For the foregoing reasons,

“a classification neither involving fundamental rights nor proceeding along suspect lines is accorded a strong presumption of validity . . . [and] cannot run afoul of the Equal Protection Clause if there is a rational relationship between the disparity of treatment and some legitimate governmental purpose . . . [and a] State, moreover, has no obligation to produce evidence to sustain the rationality of a statutory classification.” (Heller v Doe, 509 US 312, 319-320 [1993].)

“In the area of economics and social welfare, a State does not violate the Equal Protection Clause merely because the classifications made by its laws are imperfect [or] ‘results in some inequality’ ” (Dandridge v Williams, 397 US 471, 485 [1970]; see also, Port Jefferson Health Care Facility v Wing, 94 NY2d 284 [1999]; Maresca v Cuomo, 64 NY2d 242 [1984]; Barklee Realty Co. v Pataki, 309 AD2d 310 [1st Dept 2003]). In People ex rel. Office of Rent Admin., Div. of Hous. & Community Renewal v Berry Estates (87 AD2d 161 [2d Dept 1982], affd 58 NY2d 701 [1982]), it was specifically ruled that “ [legislative exercises of the police power, such as the regulation of rents, which do not *718affect a fundamental right or interest . . . are afforded a low level of judicial scrutiny when challenged on equal protection grounds” (at 175).
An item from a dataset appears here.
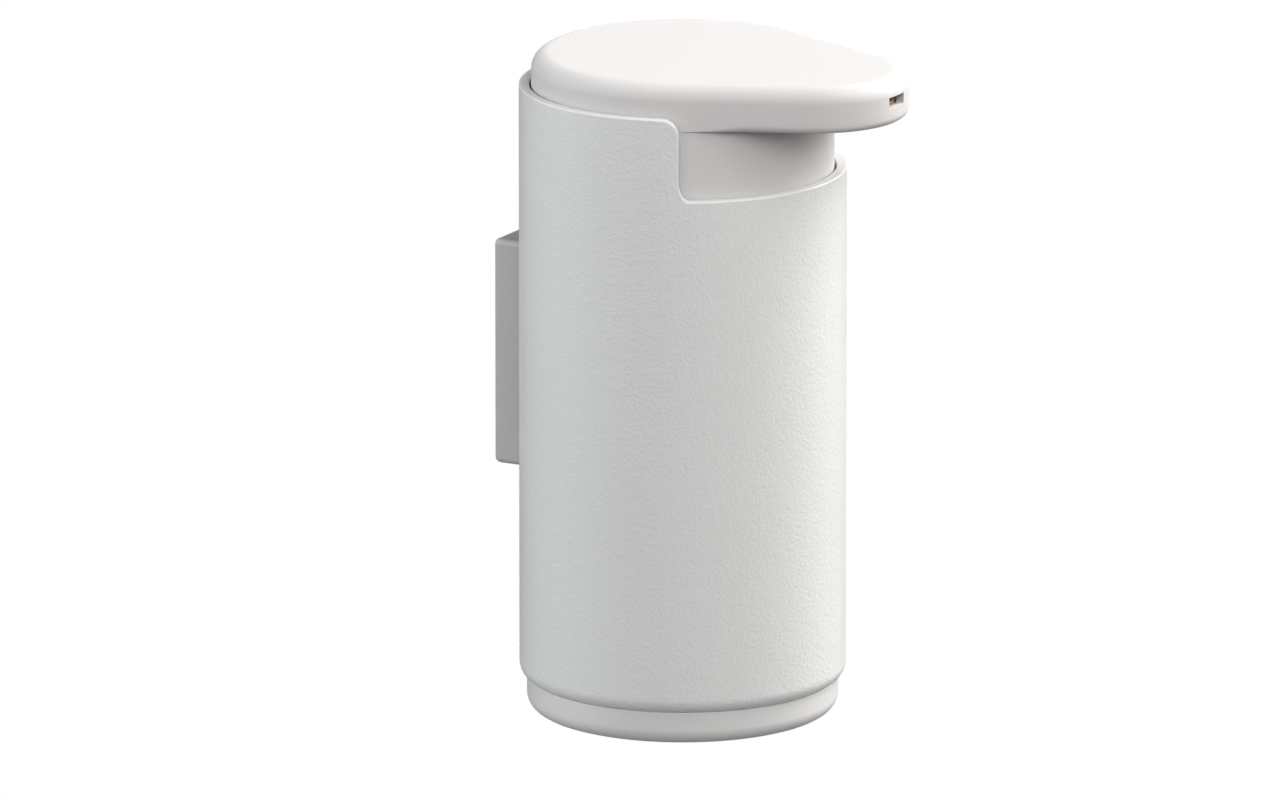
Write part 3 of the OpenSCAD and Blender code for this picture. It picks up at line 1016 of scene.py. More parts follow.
@dataclass
class SleeveBody:
    """The coated sleeve with the step in its front rim, and the base cap plugged into it."""

    bench: Bench
    mount: WallMount
    radius: float = 35.0
    wall: float = 2.2
    bottom: float = 7.5
    top: float = 137.5
    step_floor: float = 119.7
    setback: float = 15.9
    corner: float = 3.8
    inside_corner: Flat = (2.1, 4.5)
    base_round: float = 3.6
    base_rise: float = 2.9
    outer_edge: float = 0.35
    inner_edge: float = 0.35
    band: float = 2.5
    foot_radius: float = 33.4
    foot_height: float = 7.45
    foot_edge: float = 3.8
    plug_radius: float = 32.7
    plug_inner: float = 30.9
    plug_top: float = 12.5
    foot_floor: float = 3.0
    key_slot: float = 4.0

    def build(self) -> None:
        """Makes and dresses the sleeve and the base cap."""
        self.make_sleeve()
        self.make_base_cap()

    def arc_run(self, back: float) -> float:
        """Arc length from the front line to where the sleeve is at depth y = back."""
        return self.radius * math.acos(-back / self.radius)

    def knot(self, run: float, height: float, go_run: float, go_up: float) -> RimKnot:
        """Makes a rim knot in the unrolled sheet.

        Args:
            run: arc length from the front.
            height: height above the foot.
            go_run: the edge's direction along the arc.
            go_up: the edge's direction upward.

        Returns:
            The knot, with its open direction.
        """
        length = math.hypot(go_run, go_up)
        return RimKnot(run, height, -go_up / length, go_run / length)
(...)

Here, clearly, there is no basis for the “strict scrutiny” requested with respect to the subject laws which affect only the economic interests of lessors charging rents in excess of that authorized by statute. Applying the principles cited above, I find no basis to invalidate the subject statute on equal protection grounds as there is a reasonably conceivable state of facts that provides a rational basis for the disparate classification involved herein. (See, Kolbert v Clayton, supra.)

Accordingly, the motion of DHCR for reargument is granted, the prior decision is recalled, and the petition is dismissed.